Well, here's a chance for you to display your empirical acumen.
Since you have begun to come around to the viewpoint that matching the
observed data is important, how about if you demonstrate the empirical
regularity that underlies the labor theory of value.
>
>: And as for wages being necessary for measuring productivity, I guess
>: you're agreeing they're not?
>
>No. I still assert your definition of productivity has a theoretical
>dependence on wages. Whether this effect shows up only as noise in
>the stats, I do not say.
>
>Even you should be able to follow another dependence than the above. What
Even me?

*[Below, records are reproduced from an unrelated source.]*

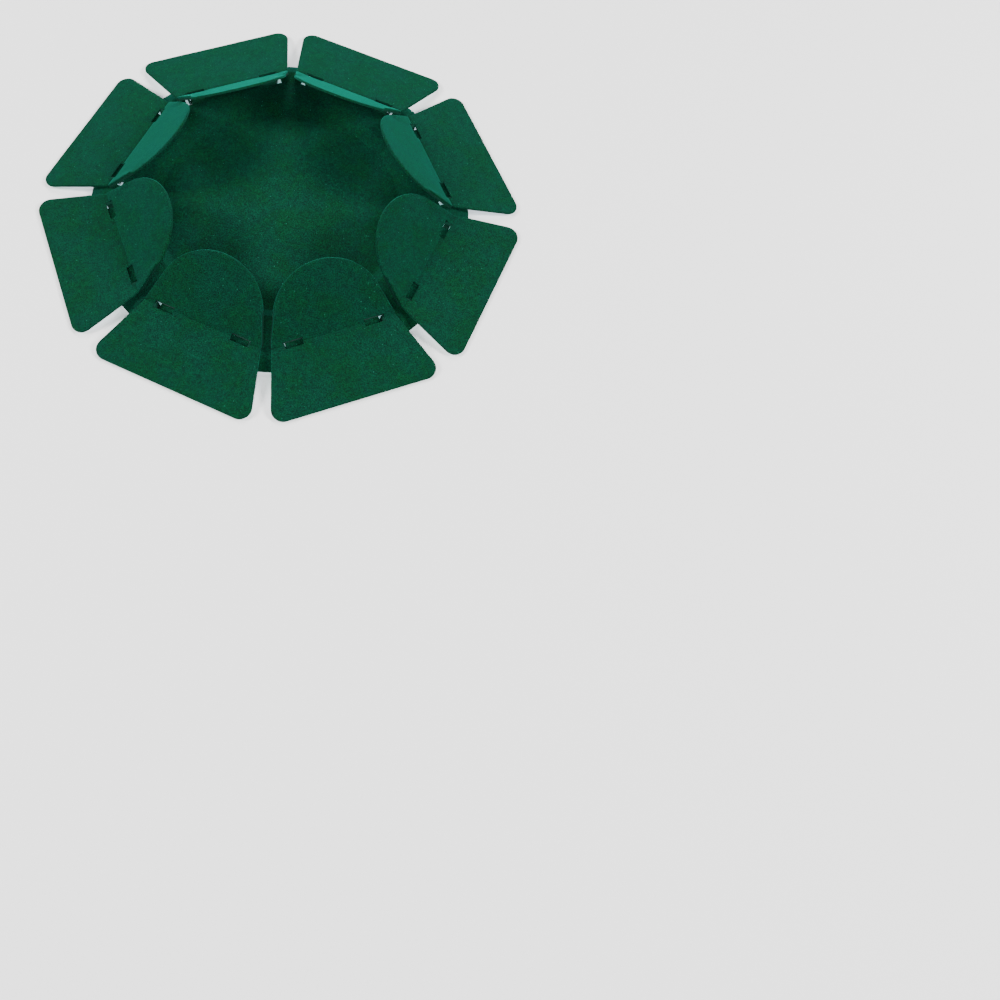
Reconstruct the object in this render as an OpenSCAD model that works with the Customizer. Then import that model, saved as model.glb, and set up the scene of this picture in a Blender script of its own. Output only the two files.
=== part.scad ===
// Indoor golf putting practice cup.
// A round dished plate carries eight rocking flaps. Each flap's ramp rests on the floor and its
// tongue stands up. A ball that rolls up a ramp tips the tongue down and drops into the dish.
// Millimetres, +Z up. The origin is on the floor at the middle of the plate.

/* [Sheet and flocking] */
// Thickness of the steel sheet
sheet = 0.7; // [0.5:0.05:1]
// Thickness of the flocked nylon coat
flock = 0.25; // [0.15:0.05:0.4]

/* [Base plate] */
// Radius of the plate at its rim
plate_r = 75.8; // [72:0.2:86]
// Width of the flat ring round the dish
ring_w = 16.8; // [15.5:0.1:20]
// How far the dish wall runs out as it rises to the ring
wall_run = 4.7; // [3:0.1:8]
// Height of the ring's underside above the floor
ring_h = 2.9; // [2.2:0.1:3.6]
// Width of the lip that slopes from the ring to the rim
lip_w = 5.3; // [4:0.1:8]
// Height of the rim's lower edge above the floor
rim_h = 0.2; // [0:0.1:1]
// Radius of the soft bends pressed in the plate
press_r = 2; // [1.2:0.1:3]
// Radius of the rack hole
rack_hole_r = 2.2; // [1.5:0.1:3]
// Distance of the rack hole in from the rim
rack_hole_inset = 8.5; // [8:0.1:12]

/* [Flaps] */
// Number of flaps round the plate
flap_count = 8; // [6:1:10]
// Distance of each fold in from the plate's rim
fold_inset = 12.4; // [11:0.2:14]
// How far each ramp's outer edge reaches beyond the rim
ramp_over = 16.2; // [13:0.1:36]
// Gap at rest between a ramp and the ring's flocking, where the lip begins
ramp_clear = 0.3; // [0.2:0.05:0.8]
// Gap between neighbouring flaps beside the folds
fold_gap = 3.1; // [2:0.1:6]
// How much less than their sector the flaps spread, degrees
spread_less = 3.9; // [2:0.1:8]
// Radius of the ramps' outer corners
corner_r = 4.5; // [2:0.5:8]
// Length of the tongue from the fold to its tip
tongue_len = 27.6; // [20:0.2:32]
// Angle of the tongue above the floor at rest, degrees
tongue_rise = 45; // [35:1:50]
// Inside radius of the fold
fold_bend_r = 1; // [0.6:0.1:1.5]

/* [Hooks] */
// Distance of each hook's outer face in from the end of the fold
hook_inset = 4.7; // [3.5:0.1:8]
// Width of the strip that makes a hook
hook_w = 2.4; // [1.8:0.1:2.8]
// Distance of the strip's middle from the fold, along the ramp
hook_out = 1.35; // [1.3:0.05:1.6]
// Outside radius of the curl
curl_r = 2.05; // [1.6:0.05:2.3]
// How far round the curl goes, degrees
curl_turn = 130; // [90:5:150]
// Height of the curl's lowest point above the floor
hook_floor_gap = 0.8; // [0.6:0.05:1]
// Length of the opening that each strip leaves in the flap
window_len = 8.2; // [7:0.1:9]
// Width of the cut on each side of the strip
cut_w = 0.15; // [0.1:0.05:0.3]
// Length of the plate's slot, along the radius
slot_len = 6.4; // [5.6:0.1:7]
// Width of the plate's slot
slot_w = 2.4; // [2:0.1:3]
// Distance of the line that a flap rocks about, beyond its fold
hinge_out = 1.35; // [1:0.05:1.7]
// Distance of the slot's middle inside that line
slot_back = 0.55; // [0.3:0.05:0.9]
// Room between the strip and the inner side of its slot
slot_clear = 0.5; // [0.3:0.1:0.8]

/* [Hidden] */
$fn = 96;
eps = 0.05;
sector = 360 / flap_count;
ring_out_r = plate_r - lip_w;
ring_in_r = ring_out_r - ring_w;
dish_r = ring_in_r - wall_run;
ring_top = ring_h + sheet + flock;
wall_angle = atan(ring_h / wall_run);
lip_angle = atan((ring_h - rim_h) / lip_w);
lip_bend = press_r * tan(lip_angle / 2);
wall_bend = press_r * tan(wall_angle / 2);
fold_r = plate_r - fold_inset;
ramp_r = plate_r + ramp_over;
fold_h = (ring_top + ramp_clear) * (ramp_r - fold_r) / (ramp_r - ring_out_r + lip_bend);
ramp_tilt = atan(fold_h / (ramp_r - fold_r));
ramp_len = (ramp_r - fold_r) / cos(ramp_tilt);
fold_turn = tongue_rise - ramp_tilt;
flare = tan(sector / 2 - spread_less);
flare_len = sqrt(1 + flare * flare);
fold_half = fold_r * tan(sector / 2) - fold_gap / 2 / cos(sector / 2);
fold_under_r = fold_bend_r + sheet;
fold_band = 0.6;
setback = fold_under_r * tan(fold_turn / 2);
tip_r = (fold_half - flare * (tongue_len - setback - fold_band)) / (flare_len - flare);
hook_at = fold_half - hook_inset;
hook_bottom = (fold_h - hook_out * sin(ramp_tilt) - hook_floor_gap) / cos(ramp_tilt);
curl_h = curl_r - hook_bottom;
root_r = 0.5;
leg_in = hook_at - sheet;
root_end = hook_at + root_r;
window_w = hook_w + 2 * cut_w;
slot_r = fold_r + hinge_out - slot_back;
slot_in = leg_in - slot_clear;
flock_color = [0.05, 0.36, 0.25];
zinc_color = [0.72, 0.80, 0.86];

// A length of sheet seen from the side, from point a to point b, standing t above that line.
// It runs on by eps at both ends, into the bends that it joins.
module strip_2d(a, b, t) {
    along = (b - a) / norm(b - a);
    up = [-along[1], along[0]] * t;
    near = a - along * eps;
    far = b + along * eps;
    polygon([near, far, far + up, near + up]);
}

// One curved piece of sheet, t thick, on the outside of a bend of radius r about the point at
module arc_2d(at, r, t, from, turn) {
    translate(at)
        intersection() {
            difference() {
                circle(r + t);
                circle(r);
            }
            polygon([
                [0, 0],
                for (k = [0:4]) 2 * (r + t) * [cos(from + turn * k / 4), sin(from + turn * k / 4)]
            ]);
        }
}

// The half section of the dished plate: t thick, with its underside raised by lift
module plate_section(t, lift) {
    low_r = press_r - lift;
    high_r = press_r + lift;
    wall_dir = [cos(wall_angle), sin(wall_angle)];
    lip_dir = [cos(lip_angle), -sin(lip_angle)];
    wall_up = [-sin(wall_angle), cos(wall_angle)] * lift;
    lip_up = [sin(lip_angle), cos(lip_angle)] * lift;
    foot = [dish_r, 0];
    head = [ring_in_r, ring_h];
    brow = [ring_out_r, ring_h];
    translate([0, lift]) square([dish_r - wall_bend + eps, t]);
    arc_2d([dish_r - wall_bend, press_r], low_r - t, t, -90, wall_angle);
    strip_2d(foot + wall_bend * wall_dir + wall_up, head - wall_bend * wall_dir + wall_up, t);
    arc_2d([ring_in_r + wall_bend, ring_h - press_r], high_r, t, 90, wall_angle);
    strip_2d([ring_in_r + wall_bend, ring_h + lift], [ring_out_r - lip_bend, ring_h + lift], t);
    arc_2d([ring_out_r - lip_bend, ring_h - press_r], high_r, t, 90 - lip_angle, lip_angle);
    strip_2d(brow + lip_bend * lip_dir + lip_up, [plate_r, rim_h] + lip_up, t);
}

// Sheet seen from the side, t thick and lying lift above its underside, which starts at the
// origin along +X. Each step is a straight length, the turn at its end in degrees, positive
// upwards, and the radius that the underside bends on. The last step is a length alone.
module sheet_path(steps, t, lift) {
    straight = steps[0][0];
    turn = steps[0][1];
    r = steps[0][2];
    if (straight > 0) translate([0, lift]) square([straight, t]);
    if (len(steps) > 1) {
        side = sign(turn);
        radii = [r - side * lift, r - side * (lift + t)];
        big = 2 * max(radii);
        translate([straight, side * r]) {
            intersection() {
                difference() {
                    circle(max(radii));
                    circle(min(radii));
                }
                translate([0, -big]) square([big, 2 * big]);
                rotate(turn) translate([-big, -big]) square([big, 2 * big]);
            }
            rotate(turn) translate([0, -side * r])
                sheet_path([for (k = [1:len(steps) - 1]) steps[k]], t, lift);
        }
    }
}

// Turns children, drawn facing +X, to place i round the plate. A gap faces the front.
module at_flap(i) {
    rotate([0, 0, (i - 1.5) * sector - 90]) children();
}

// Holes through the plate: two slots for each flap, and the rack hole
module plate_cuts() {
    cut_h = ring_top + 2;
    for (i = [1:flap_count], side = [-1, 1])
        at_flap(i)
            translate([slot_r - slot_len / 2, side * (slot_in + slot_w / 2) - slot_w / 2, -1])
                cube([slot_len, slot_w, cut_h]);
    at_flap(ceil(flap_count / 2))
        translate([plate_r - rack_hole_inset, 0, -1]) cylinder(h = cut_h, r = rack_hole_r);
}

module base_plate() {
    color(zinc_color)
        difference() {
            rotate_extrude() plate_section(sheet, 0);
            plate_cuts();
        }
}

module base_flocking() {
    color(flock_color)
        difference() {
            rotate_extrude() plate_section(flock, sheet);
            plate_cuts();
        }
}

// Outline of a ramp, which widens from just beyond its fold to round outer corners
module ramp_outline() {
    near = setback + fold_band;
    corner_x = ramp_len - corner_r;
    corner_y = fold_half + flare * (corner_x - near) - corner_r * flare_len;
    side_len = (corner_x - near) * flare_len - corner_r * flare + fold_band / 2;
    polygon([
        [near, -fold_half + 1], [corner_x + 1, -corner_y], [corner_x + 1, corner_y],
        [near, fold_half - 1]
    ]);
    for (side = [0, 1])
        mirror([0, side])
            translate([corner_x, corner_y]) {
                circle(corner_r);
                translate([0, -corner_y - 1]) square([corner_r, corner_y + 1]);
                rotate(atan(flare))
                    translate([-side_len, -corner_r]) square([side_len, 2 * corner_r]);
            }
}

// Outline of a tongue, drawn outwards from its fold: sides that close in on one round tip
module tongue_outline() {
    translate([tongue_len - tip_r, 0]) {
        circle(tip_r);
        for (side = [0, 1])
            mirror([0, side])
                rotate(-atan(flare)) translate([-tongue_len, 0]) square([tongue_len, tip_r]);
    }
}

// The openings that the hooks' strips leave beside the fold, cut from h below to h above
module hook_windows(h) {
    for (side = [-1, 1])
        translate([hook_out - window_w / 2, side * (root_end - window_len / 2) - window_len / 2, -h])
            cube([window_w, window_len, 2 * h]);
}

// Turns a tongue's own frame, drawn flat along +X, to its slope beyond the fold
module at_tongue() {
    translate([setback, 0, fold_under_r])
        rotate([0, fold_turn, 0])
            translate([setback, 0, -fold_under_r]) mirror([1, 0, 0]) children();
}

// Bent sheet of a flap, t thick, lying lift above its underside: a strip that makes the fold and
// runs on into the tongue, which is trimmed to its outline, and the ramp
module flap_sheet(t, lift) {
    overlap = fold_band + 1;
    intersection() {
        translate([setback + overlap, 0, 0])
            rotate([90, 0, 0])
                linear_extrude(2 * fold_half, center = true)
                    mirror([1, 0])
                        sheet_path([
                            [overlap, fold_turn, fold_under_r], [tongue_len + 1 - setback]
                        ], t, lift);
        at_tongue() linear_extrude(6 * fold_under_r, center = true) tongue_outline();
    }
    translate([0, 0, lift]) linear_extrude(t) ramp_outline();
}

// One hook: a strip that turns down through the plate and curls back towards the flap's middle
module hook() {
    rotate([90, 0, 90])
        linear_extrude(hook_w, center = true)
            translate([root_end + root_r, 0])
                mirror([1, 0])
                    sheet_path([[root_r, -90, root_r], [-root_r - curl_h, curl_turn, curl_r], [0]],
                        sheet, 0);
}

// Turns a flap's own frame, ramp level and fold on the Y axis, to its place at rest.
// The flap rocks about a level line hinge_out beyond the fold, 0.75 above the ring's flocking.
module seat_flap(i) {
    at_flap(i)
        translate([fold_r, 0, fold_h])
            rotate([0, ramp_tilt, 0]) children();
}

module flap(i) {
    color(zinc_color)
        seat_flap(i) {
            difference() {
                flap_sheet(sheet, 0);
                hook_windows(sheet * 3);
            }
            for (side = [0, 1]) mirror([0, side, 0]) translate([hook_out, 0, 0]) hook();
        }
}

module flap_flocking(i) {
    color(flock_color)
        seat_flap(i)
            difference() {
                flap_sheet(flock, sheet);
                hook_windows(sheet * 3);
            }
}

base_plate();
base_flocking();
for (i = [1:flap_count]) {
    flap(i);
    flap_flocking(i);
}
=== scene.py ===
"""Looks of an indoor golf putting practice cup.

A dished plate of zinc-coated sheet carries eight rocking flaps. Every upper face is flocked green,
and the undersides are bare zinc with green overspray. Lengths are in millimetres in the classes,
and in metres in the meshes, in the same frame as the CAD model.
"""

import logging
import math
from collections.abc import Callable, Iterable
from dataclasses import dataclass, field
from enum import Enum
from typing import Any

import bmesh
import bpy
from mathutils import Matrix, Quaternion, Vector, noise

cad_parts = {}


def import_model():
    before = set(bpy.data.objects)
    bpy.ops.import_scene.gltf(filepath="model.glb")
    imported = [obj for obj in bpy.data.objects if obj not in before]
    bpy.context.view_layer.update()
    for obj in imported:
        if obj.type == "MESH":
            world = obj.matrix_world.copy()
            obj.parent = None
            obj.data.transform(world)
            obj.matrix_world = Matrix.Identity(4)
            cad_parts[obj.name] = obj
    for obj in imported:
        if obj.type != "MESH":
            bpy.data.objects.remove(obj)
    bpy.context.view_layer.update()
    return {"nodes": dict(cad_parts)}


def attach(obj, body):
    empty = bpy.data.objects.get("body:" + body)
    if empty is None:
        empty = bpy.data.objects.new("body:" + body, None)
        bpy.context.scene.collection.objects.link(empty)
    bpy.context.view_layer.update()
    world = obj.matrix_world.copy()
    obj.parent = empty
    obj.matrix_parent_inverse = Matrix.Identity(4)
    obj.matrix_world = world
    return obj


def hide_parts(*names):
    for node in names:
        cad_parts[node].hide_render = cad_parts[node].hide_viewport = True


frame: dict[str, Any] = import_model()

MM = 0.001
FLAPS = 8
# A slot's middle, in mm, measured along and across a gap between two flaps
SLOT_AT = (66.9, 6.2)
# Nearly all of a pattern's values lie between these
NOISE_RANGE = (0.3, 0.7)

Socket = bpy.types.NodeSocket
Rgb = tuple[float, float, float]
Span = tuple[float, float]

logging.basicConfig(level=logging.INFO, format="%(levelname)s %(message)s")
log = logging.getLogger("putting_cup")


class Slot(Enum):
    """The record's material slots."""

    STEEL = "galvanised_steel"
    FLOCK = "green_flocking"


class Side(Enum):
    """The two sides of a flap, seen from the middle of the plate."""

    RIGHT = -1
    LEFT = 1


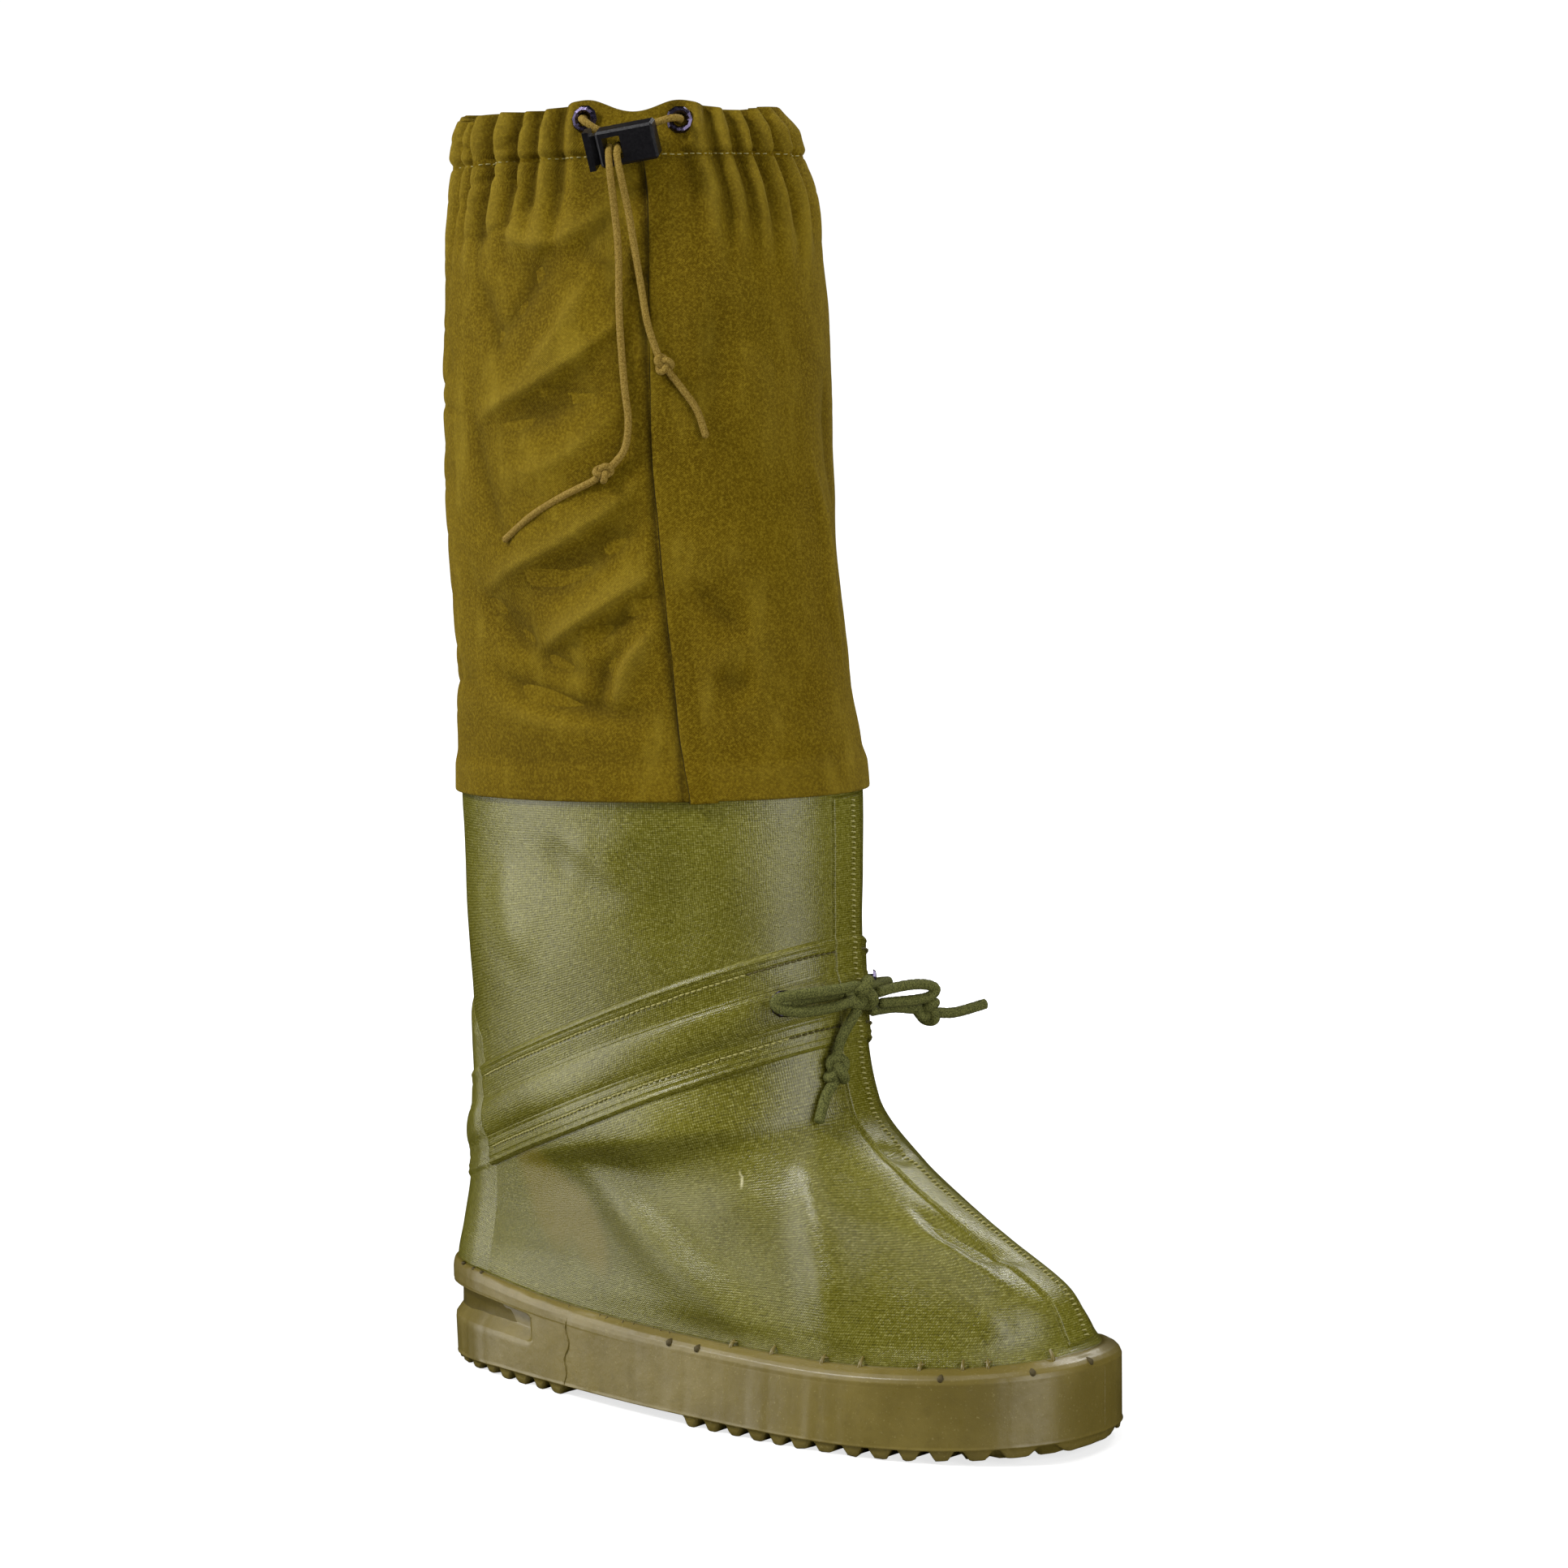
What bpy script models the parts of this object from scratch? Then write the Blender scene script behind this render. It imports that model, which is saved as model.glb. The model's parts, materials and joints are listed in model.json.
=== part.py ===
"""Knee-high pull-on overshoe for the right foot.

A moulded sole with a side wall carries a boot of coated fabric. A cotton shaft is sewn to the boot's top and gathered
by an elastic drawcord. A cord in a sewn band closes the ankle.

Metres. +X runs to the toe, +Y to the wearer's other foot, +Z up. The origin is under the middle of the heel, on the
floor.
"""

import math

import bmesh
import bpy
import numpy as np
from mathutils import Matrix, Vector

# ---- driving dimensions ----
GAP = 0.0003  # between pieces that lie on each other
OVERLAY_GAP = 0.0005  # under overlays whose facets cross the boot's
SIDES = 48  # facets round every section of sole, boot and shaft
AXIS_X = 0.060  # the leg's axis, where the height of a sloping ring is measured

# Sole
LUG_DEPTH = 0.0045
HEEL_DROP = 0.0022  # how much lower the side wall reaches round the back of the heel
LUG_PITCH = 0.0113
HEEL_LUGS = range(-4, 5)  # bars counted from the one under the middle of the heel
FOREFOOT_LUGS = 14
FIRST_FOREFOOT_LUG = 0.1274
TOE_SPRING = 0.0046
SPRING_START = 0.190
SPRING_END = 0.280
FOOTBED = 0.0125
INSOLE_THICK = 0.0020
RIM_LIP = 0.0020  # thickness of the side wall's top edge
GROOVE_DEPTH = 0.0034  # of the groove round the back of the heel
GROOVE_WALL = 0.0008  # least rubber behind the groove
GROOVE_END = 0.031  # x where the groove ends on each side

# Boot and shaft
WALL = 0.0014
SHAFT_WALL = 0.0012
HEM = 0.2565  # lower edge of the shaft
HEM_HEIGHT = 0.0160
HEM_STEP = 0.0012  # how far the hem stands out from the shaft
SHAFT_SLOPE = 0.047
TUNNEL_SEAM = 0.5215
SHAFT_TOP = 0.5425
TUNNEL_LIFT = 0.0016  # how far the drawcord's tunnel stands out
FOLDS = 16  # gathers round the top
FOLD_DEPTH = 0.0030

# Overlays
TAPE_SHIFT = 0.006  # the front seam runs a little to the inner side
TAPE_HALF = 0.010
TAPE_THICK = 0.0008
COUNTER_TURN = math.radians(43)  # half the turn that the heel counter covers
BAND_SLOPE = 0.40
BAND_FLANGE = 0.0009
BAND_TUNNEL = 0.0028
SEAM_TURN = math.radians(-52)

# Cords and fittings
DRAWCORD = 0.0030
ANKLE_CORD = 0.0045
EYELET_BORE = 0.0030
EYELET_EDGE = 0.0008  # thickness of the eyelet's metal
EYELET_RADIUS = 0.0058
TOP_EYELETS = {"front": (0.5362, -37.0), "back": (0.5368, -70.5)}  # height, and turn about the leg in degrees
ANKLE_EYELETS = {"outer": (0.1762, -27.0), "inner": (0.1780, 27.0)}
LOCK_TURN = math.radians(-54)
LOCK_HEIGHT = 0.5270
LOCK_LIFT = 0.0122  # of its middle, from the leg's face
LOCK_LENGTH = 0.0242
LOCK_WIDTH = 0.0152
LOCK_DEPTH = 0.0100
LOCK_ROLL = math.radians(10)  # its front end is the higher one
LOCK_NOD = math.radians(-16)  # its face looks down a little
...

Well, that is high praise. You know, I honed my
reading skills trying to find a charitable way of interpretting the
aforementioned Sraffa3.ps in a way that might allow it to be reconciled
with reasonable economic theory.
>happens to (value of output)/(labor hours), when aggregated over several
>industries, if the composition of demand is different for goods bought
>out of wages and goods bought of other sources of income? Assume some
>limiting land-like factor exists.
What a foolish comment. There are many ways of measuring
labor productivity and I mentioned one that does not depend upon wages.
It is a method well suited to comparing productivities between nations,
sectors, or firms. Your attempts to bring class struggle into this
are inane (and of dubious empirical relevance.)